→ **Exercise description**: Find every line below that contains the word "starts" and copy it out.

*** Data provided

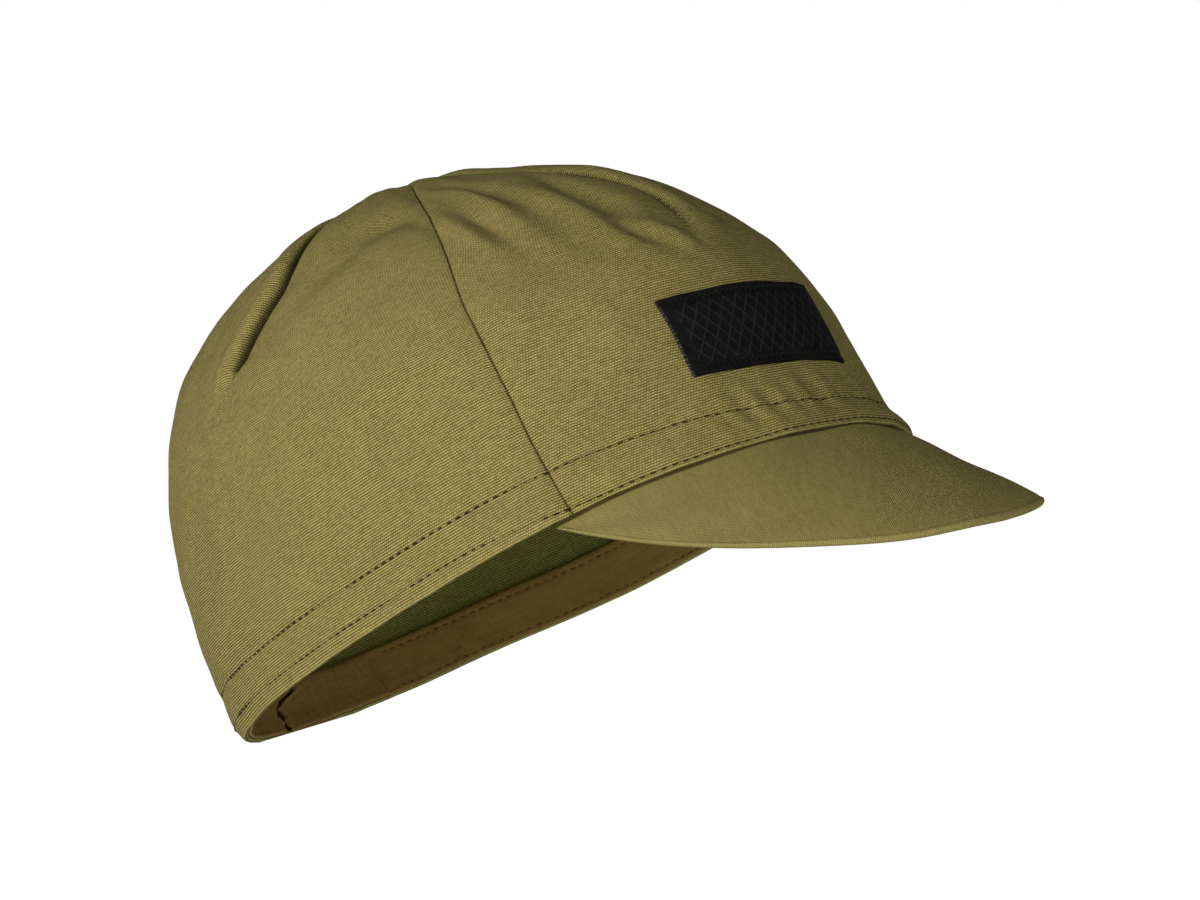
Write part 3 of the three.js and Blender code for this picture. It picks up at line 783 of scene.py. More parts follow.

******
*** Data provided

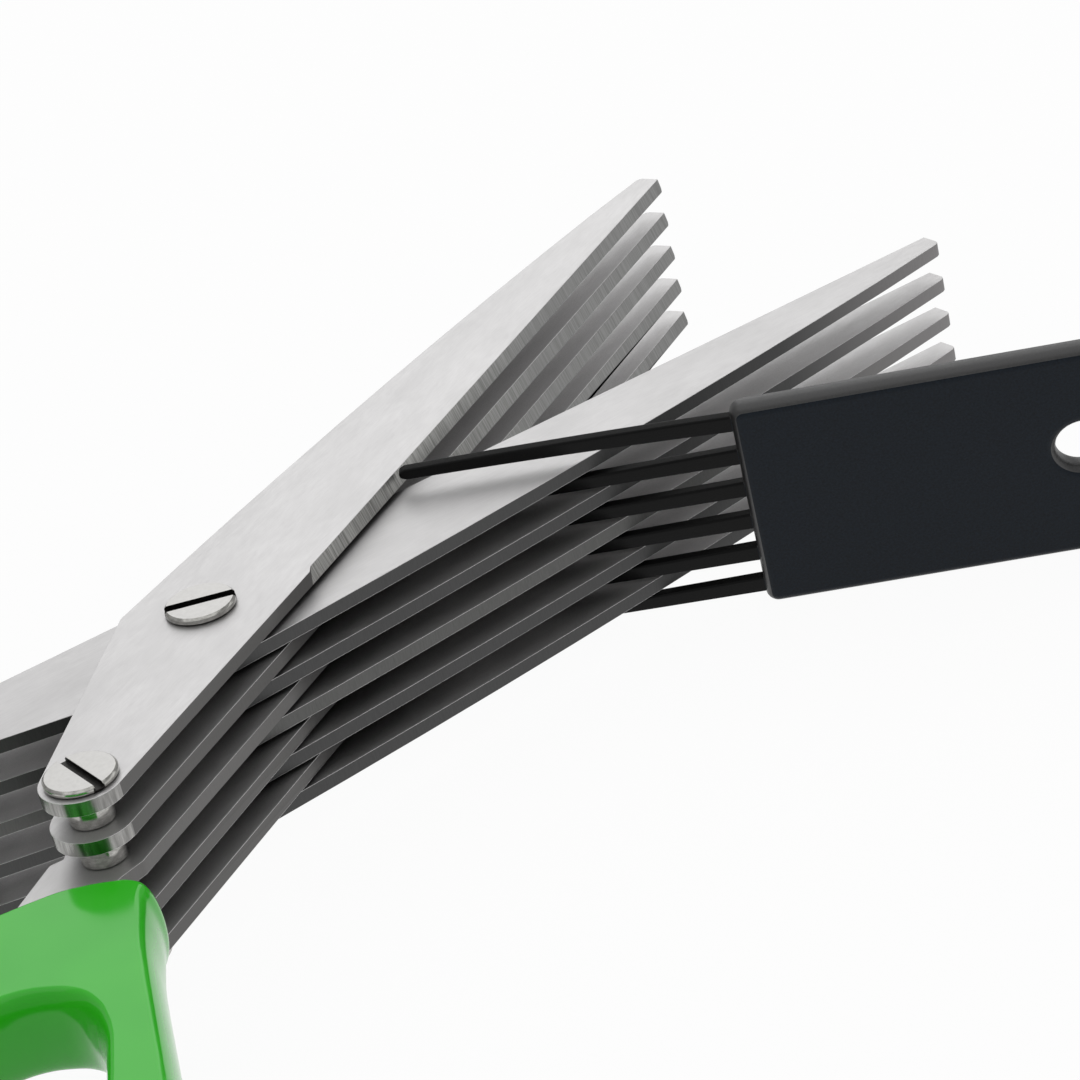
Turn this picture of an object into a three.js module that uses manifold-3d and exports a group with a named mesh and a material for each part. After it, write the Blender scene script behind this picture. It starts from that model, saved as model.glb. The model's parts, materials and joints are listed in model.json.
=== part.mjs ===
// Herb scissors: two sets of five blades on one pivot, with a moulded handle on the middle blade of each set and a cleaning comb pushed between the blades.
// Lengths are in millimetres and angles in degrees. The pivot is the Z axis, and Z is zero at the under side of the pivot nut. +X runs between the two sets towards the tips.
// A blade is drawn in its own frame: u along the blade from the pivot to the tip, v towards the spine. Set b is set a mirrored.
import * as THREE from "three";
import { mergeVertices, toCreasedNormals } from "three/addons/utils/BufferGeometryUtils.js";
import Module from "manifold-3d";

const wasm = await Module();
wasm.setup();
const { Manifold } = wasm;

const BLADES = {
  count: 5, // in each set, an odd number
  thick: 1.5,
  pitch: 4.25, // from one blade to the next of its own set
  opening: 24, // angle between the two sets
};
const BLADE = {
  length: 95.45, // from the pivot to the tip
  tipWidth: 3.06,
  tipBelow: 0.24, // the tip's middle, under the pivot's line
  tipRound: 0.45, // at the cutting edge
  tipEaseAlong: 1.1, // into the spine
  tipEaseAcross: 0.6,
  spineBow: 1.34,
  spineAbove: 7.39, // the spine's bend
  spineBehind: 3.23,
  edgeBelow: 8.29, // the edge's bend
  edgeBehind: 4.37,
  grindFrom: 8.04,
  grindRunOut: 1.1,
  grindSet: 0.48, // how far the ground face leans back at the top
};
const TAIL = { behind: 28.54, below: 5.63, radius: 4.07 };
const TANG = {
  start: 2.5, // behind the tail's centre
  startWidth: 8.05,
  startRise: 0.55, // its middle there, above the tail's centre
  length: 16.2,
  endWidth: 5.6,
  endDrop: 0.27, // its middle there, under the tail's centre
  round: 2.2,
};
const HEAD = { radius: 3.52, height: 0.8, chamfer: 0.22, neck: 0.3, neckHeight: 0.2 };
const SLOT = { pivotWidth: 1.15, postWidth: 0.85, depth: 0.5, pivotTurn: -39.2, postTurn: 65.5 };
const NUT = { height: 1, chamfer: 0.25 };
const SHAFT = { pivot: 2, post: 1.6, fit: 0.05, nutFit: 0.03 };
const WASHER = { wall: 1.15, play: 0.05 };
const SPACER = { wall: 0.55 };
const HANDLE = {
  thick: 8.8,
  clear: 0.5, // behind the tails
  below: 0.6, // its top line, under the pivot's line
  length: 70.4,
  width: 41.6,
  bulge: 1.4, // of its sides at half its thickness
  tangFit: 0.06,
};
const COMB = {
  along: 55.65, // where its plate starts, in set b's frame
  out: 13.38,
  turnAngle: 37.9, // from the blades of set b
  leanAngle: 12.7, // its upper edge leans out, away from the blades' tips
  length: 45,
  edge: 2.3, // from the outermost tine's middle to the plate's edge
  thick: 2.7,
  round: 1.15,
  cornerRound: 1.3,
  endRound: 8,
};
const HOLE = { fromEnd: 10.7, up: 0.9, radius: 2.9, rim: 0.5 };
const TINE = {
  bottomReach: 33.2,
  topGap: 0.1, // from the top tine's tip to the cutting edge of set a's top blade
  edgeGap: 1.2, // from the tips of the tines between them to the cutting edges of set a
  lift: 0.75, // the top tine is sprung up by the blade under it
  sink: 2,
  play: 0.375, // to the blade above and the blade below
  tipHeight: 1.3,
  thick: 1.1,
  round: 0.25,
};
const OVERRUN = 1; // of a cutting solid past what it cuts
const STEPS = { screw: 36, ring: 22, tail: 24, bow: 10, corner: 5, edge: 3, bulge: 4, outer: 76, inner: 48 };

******

→ **Final answer**:
Turn this picture of an object into a three.js module that uses manifold-3d and exports a group with a named mesh and a material for each part. After it, write the Blender scene script behind this picture. It starts from that model, saved as model.glb. The model's parts, materials and joints are listed in model.json.
  along: 55.65, // where its plate starts, in set b's frame